Не думайте, что под эти вальсы можно было с приятностью кружиться в опьяняющем легкомыслии; нет, они были полны такой неизбывной и грустной тоски, что их нельзя было слушать без слез. Когда нелепый Цибульский, вечно нетрезвый, очкастый, огромный и высокий, грязный и ободранный, перебирал клавиши своими тоже грязными руками, самые утонченные, красивые и избалованные женщины оказывались у его ног. В одинаковой степени благоговели перед Цибульским и все другие; сам Илья Сац с большим восторгом слушал его. Но вальсы Цибульского почти потерялись во времени, ибо Цибульский был бродягой с головы до ног, ничего не хотел и не умел сохранять и ничего не старался извлекать из своего несомненно большого дарования. С утра до поздней ночи среди ли друзей в богеме, или от поздней ночи до раннего утра в каких-то далеких, заброшенных чайных и трактирах по окраинам, – он оставался самим собою. Цибульский умел быть философом; он умел спокойно проживать свой вечный поистине замечательный рубль. Какая бы ни была компания (кстати – во всякой компании Цибульский держался трезвее, спокойнее и выдержаннее всех), после того, когда уже все уставали и торопились по домам, он один никуда не спешил и добродушно, методически, постоянно напоминал о рубле, т. е. просил его у кого-нибудь взаймы, разумеется, никогда его не отдавая; во всякой компании находился кто-нибудь, кто охотно давал ему этот рубль, и тогда Цибульский, принимая его как должное, с философским спокойствием, один и одинокий, уходил в свои загадочные пространства.
О Цибульском рассказывали, что он бросал когда-то какие-то бомбы, был непримиримым бунтарем и анархистом, но чем бы он ни был, все видели в нем благороднейшего, прекраснейшего человека, для всех он был неутомимым энтузиастом и совершенно исключительным музыкантом, к сожалению, в силу своей странной натуры не оставившим после себя никакого следа, не закрепившим тех импровизаций, которыми он увлекал всех без исключения» (Мгебров А. Жизнь в театре. Т. 2. М.; Л., 1932. С. 178–180).

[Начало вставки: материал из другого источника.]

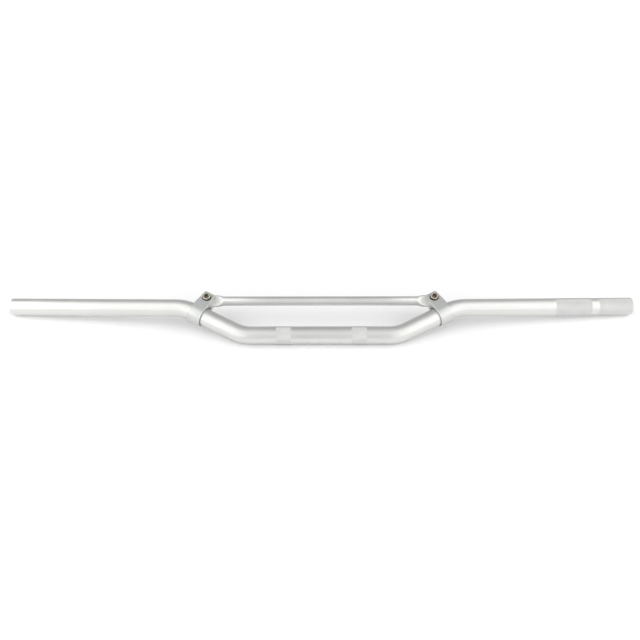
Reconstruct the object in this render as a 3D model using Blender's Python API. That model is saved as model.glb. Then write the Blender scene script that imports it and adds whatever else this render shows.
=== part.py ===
"""Off-road motorcycle handlebar, lying on its rider's side as it would on a bench.

One bent 22.2 mm tube carries a crossbar, whose flattened ends are pinched in two split clamps
by a cap screw each. The tube's ends are open.

Frame, in metres: +X runs to the rider's left grip, +Z is up from the bench and +Y completes the
right-handed set. The origin is the middle of the section that the risers clamp, on the tube's axis.
"""

import math

import bmesh
import bpy
from mathutils import Matrix, Vector

MM = 0.001
GAP = 0.3 * MM  # between pieces that touch

# Main tube. Sizes are for the rider's left half, which the right half mirrors.
TUBE_RADIUS = 11.1 * MM
TUBE_WALL = 3.6 * MM
TUBE_SIDES = 32
CENTRE_HALF = 97.0 * MM  # middle to the corner where the upright begins
UPRIGHT_ANGLE = math.radians(28.1)  # upright to crossbar
PLANE_TILT = math.radians(20.0)  # plane of the uprights and crossbar to the bench
ELBOW_HALF = 171.0 * MM  # middle to the corner where the grip section begins
TIP_HALF = 400.0 * MM
TIP_BEHIND = 56.5 * MM  # bar end's distance along +Y
LOWER_BEND_RADIUS = 42.0 * MM
UPPER_BEND_RADIUS = 62.0 * MM
BEND_STEPS = 6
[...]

И наконец: «Зимой шестнадцатого года в частном доме Маяковский читал нам только что написанную им поэму «Война и мир». <…> После чтения за легким ужином, очень тихим и очень чинным, несмотря на присутствие композитора Цибульского <…> полусонный Цибульский счел нужным вступиться за человека, носившего желтую кофту, и Маяковский в конце стола в благодарность гаркнул ему:
– Люблю трезвые речи пьяного Цибульского!
Вскоре Цибульский уже не мог говорить.
Покидая дом, мы наткнулись в гостиной на человека в черном пальто, крестообразно и неподвижно распростертого на полу.
Это был Цибульский, которого я видел в первый и последний раз в моей жизни.